---------- Given records ----------

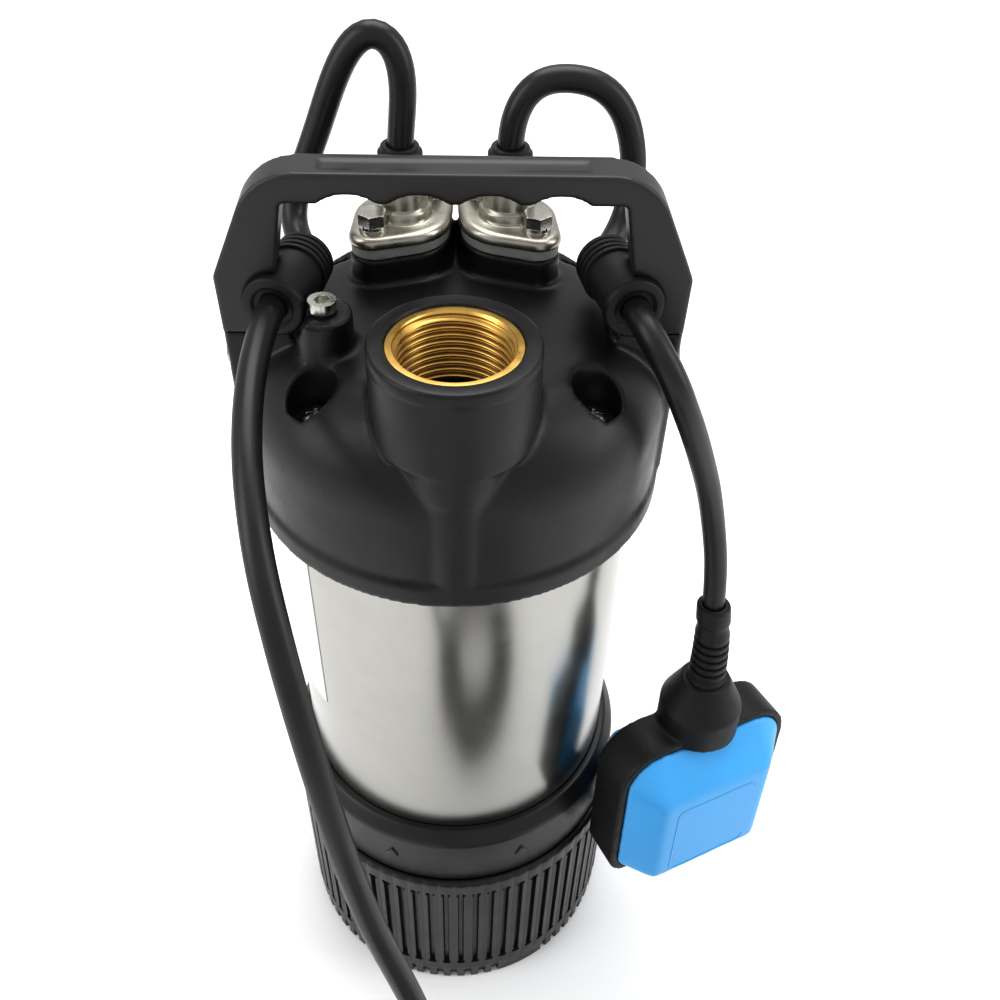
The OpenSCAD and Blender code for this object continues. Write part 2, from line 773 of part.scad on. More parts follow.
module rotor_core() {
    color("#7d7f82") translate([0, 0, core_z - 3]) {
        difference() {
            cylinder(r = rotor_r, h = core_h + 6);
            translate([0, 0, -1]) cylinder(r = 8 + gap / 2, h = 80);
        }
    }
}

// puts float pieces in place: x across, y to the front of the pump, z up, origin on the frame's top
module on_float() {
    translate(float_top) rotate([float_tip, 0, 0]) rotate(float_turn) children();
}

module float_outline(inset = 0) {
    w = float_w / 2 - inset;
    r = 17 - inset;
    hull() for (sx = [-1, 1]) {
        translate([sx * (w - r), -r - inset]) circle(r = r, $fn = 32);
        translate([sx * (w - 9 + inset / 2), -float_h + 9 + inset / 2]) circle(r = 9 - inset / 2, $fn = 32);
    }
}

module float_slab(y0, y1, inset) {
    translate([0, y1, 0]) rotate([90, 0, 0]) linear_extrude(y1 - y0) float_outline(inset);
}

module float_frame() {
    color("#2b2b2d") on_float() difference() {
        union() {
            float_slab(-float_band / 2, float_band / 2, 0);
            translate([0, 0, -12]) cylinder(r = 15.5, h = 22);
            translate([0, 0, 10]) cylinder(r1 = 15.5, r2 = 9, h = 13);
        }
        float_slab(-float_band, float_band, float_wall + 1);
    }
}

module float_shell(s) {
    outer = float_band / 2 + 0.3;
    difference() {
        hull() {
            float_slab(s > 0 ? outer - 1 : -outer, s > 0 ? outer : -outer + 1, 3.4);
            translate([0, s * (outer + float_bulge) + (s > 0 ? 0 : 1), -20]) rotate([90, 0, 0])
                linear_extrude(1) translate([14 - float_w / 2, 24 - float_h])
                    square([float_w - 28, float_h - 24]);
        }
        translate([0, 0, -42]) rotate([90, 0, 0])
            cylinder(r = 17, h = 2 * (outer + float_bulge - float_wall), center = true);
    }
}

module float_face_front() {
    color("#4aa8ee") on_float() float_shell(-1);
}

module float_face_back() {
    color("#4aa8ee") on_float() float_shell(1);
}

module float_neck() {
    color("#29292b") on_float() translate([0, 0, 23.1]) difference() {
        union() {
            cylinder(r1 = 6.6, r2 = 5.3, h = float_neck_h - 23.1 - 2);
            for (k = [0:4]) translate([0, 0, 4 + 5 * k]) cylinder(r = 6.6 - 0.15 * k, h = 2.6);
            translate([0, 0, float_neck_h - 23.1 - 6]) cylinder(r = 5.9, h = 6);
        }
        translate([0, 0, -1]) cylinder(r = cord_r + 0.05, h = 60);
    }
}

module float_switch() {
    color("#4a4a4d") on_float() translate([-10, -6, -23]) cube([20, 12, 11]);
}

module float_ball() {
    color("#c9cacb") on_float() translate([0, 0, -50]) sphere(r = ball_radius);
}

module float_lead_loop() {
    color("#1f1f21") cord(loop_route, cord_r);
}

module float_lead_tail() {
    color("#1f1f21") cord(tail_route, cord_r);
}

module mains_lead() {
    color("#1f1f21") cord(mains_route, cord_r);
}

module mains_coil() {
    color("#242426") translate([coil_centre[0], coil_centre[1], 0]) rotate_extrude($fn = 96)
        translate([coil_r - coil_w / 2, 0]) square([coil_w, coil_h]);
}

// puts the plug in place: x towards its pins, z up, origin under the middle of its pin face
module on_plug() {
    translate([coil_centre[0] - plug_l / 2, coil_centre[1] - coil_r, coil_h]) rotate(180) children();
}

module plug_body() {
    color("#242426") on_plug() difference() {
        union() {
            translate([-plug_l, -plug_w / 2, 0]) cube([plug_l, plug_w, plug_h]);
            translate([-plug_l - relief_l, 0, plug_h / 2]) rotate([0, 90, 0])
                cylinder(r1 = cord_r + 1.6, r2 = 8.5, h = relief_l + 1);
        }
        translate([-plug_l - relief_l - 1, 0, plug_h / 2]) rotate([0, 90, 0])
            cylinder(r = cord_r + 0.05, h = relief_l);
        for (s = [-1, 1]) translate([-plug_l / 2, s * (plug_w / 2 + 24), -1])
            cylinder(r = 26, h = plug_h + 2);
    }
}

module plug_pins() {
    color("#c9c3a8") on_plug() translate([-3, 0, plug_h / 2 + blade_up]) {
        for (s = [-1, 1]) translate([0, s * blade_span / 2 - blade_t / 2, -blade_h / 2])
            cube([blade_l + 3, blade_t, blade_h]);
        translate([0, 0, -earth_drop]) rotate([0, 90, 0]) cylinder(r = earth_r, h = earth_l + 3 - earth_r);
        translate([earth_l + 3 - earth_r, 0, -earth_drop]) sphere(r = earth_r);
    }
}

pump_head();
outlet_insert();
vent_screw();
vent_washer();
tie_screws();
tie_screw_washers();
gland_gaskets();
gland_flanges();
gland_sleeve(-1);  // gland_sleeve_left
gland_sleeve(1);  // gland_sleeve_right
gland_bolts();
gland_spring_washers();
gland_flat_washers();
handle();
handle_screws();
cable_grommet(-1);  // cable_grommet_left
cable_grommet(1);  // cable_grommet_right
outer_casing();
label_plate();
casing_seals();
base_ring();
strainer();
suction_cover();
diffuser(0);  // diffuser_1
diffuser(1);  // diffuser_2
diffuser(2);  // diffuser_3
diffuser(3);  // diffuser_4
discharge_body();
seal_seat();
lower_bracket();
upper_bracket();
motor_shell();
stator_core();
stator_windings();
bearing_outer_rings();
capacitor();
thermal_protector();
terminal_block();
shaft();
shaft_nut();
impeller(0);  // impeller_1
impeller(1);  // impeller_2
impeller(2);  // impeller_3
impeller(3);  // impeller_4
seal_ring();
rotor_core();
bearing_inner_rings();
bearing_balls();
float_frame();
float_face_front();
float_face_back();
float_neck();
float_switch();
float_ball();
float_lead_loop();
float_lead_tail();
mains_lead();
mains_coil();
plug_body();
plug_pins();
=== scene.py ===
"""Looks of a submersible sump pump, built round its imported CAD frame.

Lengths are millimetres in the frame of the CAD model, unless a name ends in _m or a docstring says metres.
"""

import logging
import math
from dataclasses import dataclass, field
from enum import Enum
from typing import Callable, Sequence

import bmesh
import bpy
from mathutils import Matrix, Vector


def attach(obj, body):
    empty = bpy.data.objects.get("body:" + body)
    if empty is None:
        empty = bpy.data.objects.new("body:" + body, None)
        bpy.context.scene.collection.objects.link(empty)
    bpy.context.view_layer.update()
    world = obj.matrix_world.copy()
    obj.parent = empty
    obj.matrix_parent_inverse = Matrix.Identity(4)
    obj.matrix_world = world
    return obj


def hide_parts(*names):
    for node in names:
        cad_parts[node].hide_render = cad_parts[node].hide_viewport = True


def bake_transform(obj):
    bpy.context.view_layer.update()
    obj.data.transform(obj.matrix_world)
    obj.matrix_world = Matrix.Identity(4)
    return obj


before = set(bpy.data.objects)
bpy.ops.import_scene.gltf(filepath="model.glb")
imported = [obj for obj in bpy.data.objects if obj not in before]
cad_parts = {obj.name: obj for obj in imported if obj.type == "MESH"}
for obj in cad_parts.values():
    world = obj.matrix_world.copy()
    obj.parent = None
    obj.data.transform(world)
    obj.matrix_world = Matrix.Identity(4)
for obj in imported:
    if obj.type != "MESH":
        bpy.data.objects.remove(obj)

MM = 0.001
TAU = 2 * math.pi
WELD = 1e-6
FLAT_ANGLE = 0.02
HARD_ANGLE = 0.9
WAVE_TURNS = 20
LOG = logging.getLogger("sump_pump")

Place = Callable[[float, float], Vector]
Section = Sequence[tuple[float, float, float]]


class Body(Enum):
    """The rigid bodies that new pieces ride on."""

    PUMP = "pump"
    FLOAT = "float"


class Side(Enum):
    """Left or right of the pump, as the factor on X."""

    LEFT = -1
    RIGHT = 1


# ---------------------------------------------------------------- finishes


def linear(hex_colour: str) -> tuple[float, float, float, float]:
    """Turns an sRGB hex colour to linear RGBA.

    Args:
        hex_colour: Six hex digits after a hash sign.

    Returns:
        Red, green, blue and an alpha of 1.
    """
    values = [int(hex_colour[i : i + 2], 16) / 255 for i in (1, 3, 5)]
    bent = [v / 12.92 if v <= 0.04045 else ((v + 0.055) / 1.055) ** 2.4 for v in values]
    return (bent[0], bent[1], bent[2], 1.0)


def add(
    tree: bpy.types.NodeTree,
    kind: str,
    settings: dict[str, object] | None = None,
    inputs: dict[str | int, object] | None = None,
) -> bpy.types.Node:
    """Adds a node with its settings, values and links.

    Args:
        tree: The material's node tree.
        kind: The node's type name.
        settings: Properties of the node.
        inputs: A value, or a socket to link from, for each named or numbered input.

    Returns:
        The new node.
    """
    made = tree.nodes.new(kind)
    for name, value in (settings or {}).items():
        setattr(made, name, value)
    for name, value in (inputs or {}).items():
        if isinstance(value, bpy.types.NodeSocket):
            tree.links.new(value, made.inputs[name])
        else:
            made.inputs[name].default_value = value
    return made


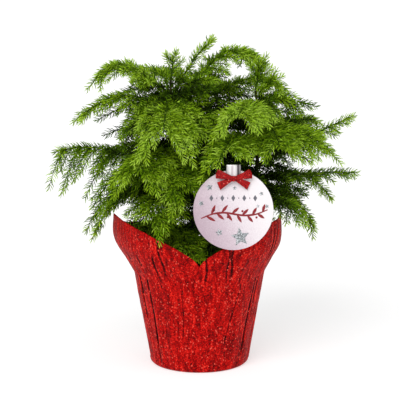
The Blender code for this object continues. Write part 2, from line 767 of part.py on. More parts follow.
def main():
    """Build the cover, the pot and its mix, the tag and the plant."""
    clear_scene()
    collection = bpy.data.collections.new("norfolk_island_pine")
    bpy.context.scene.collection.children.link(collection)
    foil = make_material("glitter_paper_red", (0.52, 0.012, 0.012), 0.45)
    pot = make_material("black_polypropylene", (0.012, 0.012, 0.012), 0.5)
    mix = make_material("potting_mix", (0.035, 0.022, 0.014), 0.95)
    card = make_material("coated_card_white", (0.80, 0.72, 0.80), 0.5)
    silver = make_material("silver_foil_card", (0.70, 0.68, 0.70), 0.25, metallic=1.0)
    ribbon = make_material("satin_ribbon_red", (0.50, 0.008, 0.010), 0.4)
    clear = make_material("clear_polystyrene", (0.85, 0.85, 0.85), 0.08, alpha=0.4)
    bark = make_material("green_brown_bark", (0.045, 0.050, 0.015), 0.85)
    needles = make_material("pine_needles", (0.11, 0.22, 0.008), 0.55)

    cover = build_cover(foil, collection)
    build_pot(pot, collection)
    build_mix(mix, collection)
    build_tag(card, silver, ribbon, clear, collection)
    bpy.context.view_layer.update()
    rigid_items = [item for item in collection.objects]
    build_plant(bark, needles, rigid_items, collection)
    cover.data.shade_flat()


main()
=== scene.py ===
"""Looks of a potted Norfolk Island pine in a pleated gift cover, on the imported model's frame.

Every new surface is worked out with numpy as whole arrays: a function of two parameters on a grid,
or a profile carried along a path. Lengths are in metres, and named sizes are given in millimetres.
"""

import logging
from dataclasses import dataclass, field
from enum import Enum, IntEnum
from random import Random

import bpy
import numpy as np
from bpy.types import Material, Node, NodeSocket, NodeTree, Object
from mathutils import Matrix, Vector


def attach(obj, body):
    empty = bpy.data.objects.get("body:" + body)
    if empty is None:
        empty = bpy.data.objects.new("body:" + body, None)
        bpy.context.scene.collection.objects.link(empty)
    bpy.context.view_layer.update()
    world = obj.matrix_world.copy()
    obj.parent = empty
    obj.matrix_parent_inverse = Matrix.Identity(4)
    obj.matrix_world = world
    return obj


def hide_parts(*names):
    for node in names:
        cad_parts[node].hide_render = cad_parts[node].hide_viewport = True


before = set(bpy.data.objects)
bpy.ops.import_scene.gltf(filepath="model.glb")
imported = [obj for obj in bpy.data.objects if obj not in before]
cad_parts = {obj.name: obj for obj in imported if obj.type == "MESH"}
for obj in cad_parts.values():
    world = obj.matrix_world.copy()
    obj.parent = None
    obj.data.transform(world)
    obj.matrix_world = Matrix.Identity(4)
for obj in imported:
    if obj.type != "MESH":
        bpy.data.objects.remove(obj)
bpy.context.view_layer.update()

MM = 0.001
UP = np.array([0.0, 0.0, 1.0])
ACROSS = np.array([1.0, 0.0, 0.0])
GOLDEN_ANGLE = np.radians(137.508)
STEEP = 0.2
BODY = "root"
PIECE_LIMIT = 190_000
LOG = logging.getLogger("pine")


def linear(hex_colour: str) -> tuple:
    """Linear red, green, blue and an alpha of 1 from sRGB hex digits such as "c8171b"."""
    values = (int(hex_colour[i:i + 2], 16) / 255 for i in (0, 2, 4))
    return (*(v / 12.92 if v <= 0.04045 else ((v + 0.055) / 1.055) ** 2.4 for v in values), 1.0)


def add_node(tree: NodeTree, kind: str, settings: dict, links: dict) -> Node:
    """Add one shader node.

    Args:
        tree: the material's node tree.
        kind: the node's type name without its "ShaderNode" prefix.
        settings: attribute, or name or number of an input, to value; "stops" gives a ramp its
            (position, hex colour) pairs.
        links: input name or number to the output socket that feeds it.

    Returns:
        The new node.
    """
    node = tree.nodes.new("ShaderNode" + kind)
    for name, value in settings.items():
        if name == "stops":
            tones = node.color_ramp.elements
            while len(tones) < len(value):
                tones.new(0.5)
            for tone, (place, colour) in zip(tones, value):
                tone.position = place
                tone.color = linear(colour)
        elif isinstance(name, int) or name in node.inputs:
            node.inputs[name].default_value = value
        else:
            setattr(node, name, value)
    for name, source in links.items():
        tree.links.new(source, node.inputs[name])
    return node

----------

**Directive:** Lines containing the string "collection" are to be selected and copied.

**Right answer:**
        bpy.context.scene.collection.objects.link(empty)
    collection = bpy.data.collections.new("norfolk_island_pine")
    bpy.context.scene.collection.children.link(collection)
    cover = build_cover(foil, collection)
    build_pot(pot, collection)
    build_mix(mix, collection)
    build_tag(card, silver, ribbon, clear, collection)
    rigid_items = [item for item in collection.objects]
    build_plant(bark, needles, rigid_items, collection)
        bpy.context.scene.collection.objects.link(empty)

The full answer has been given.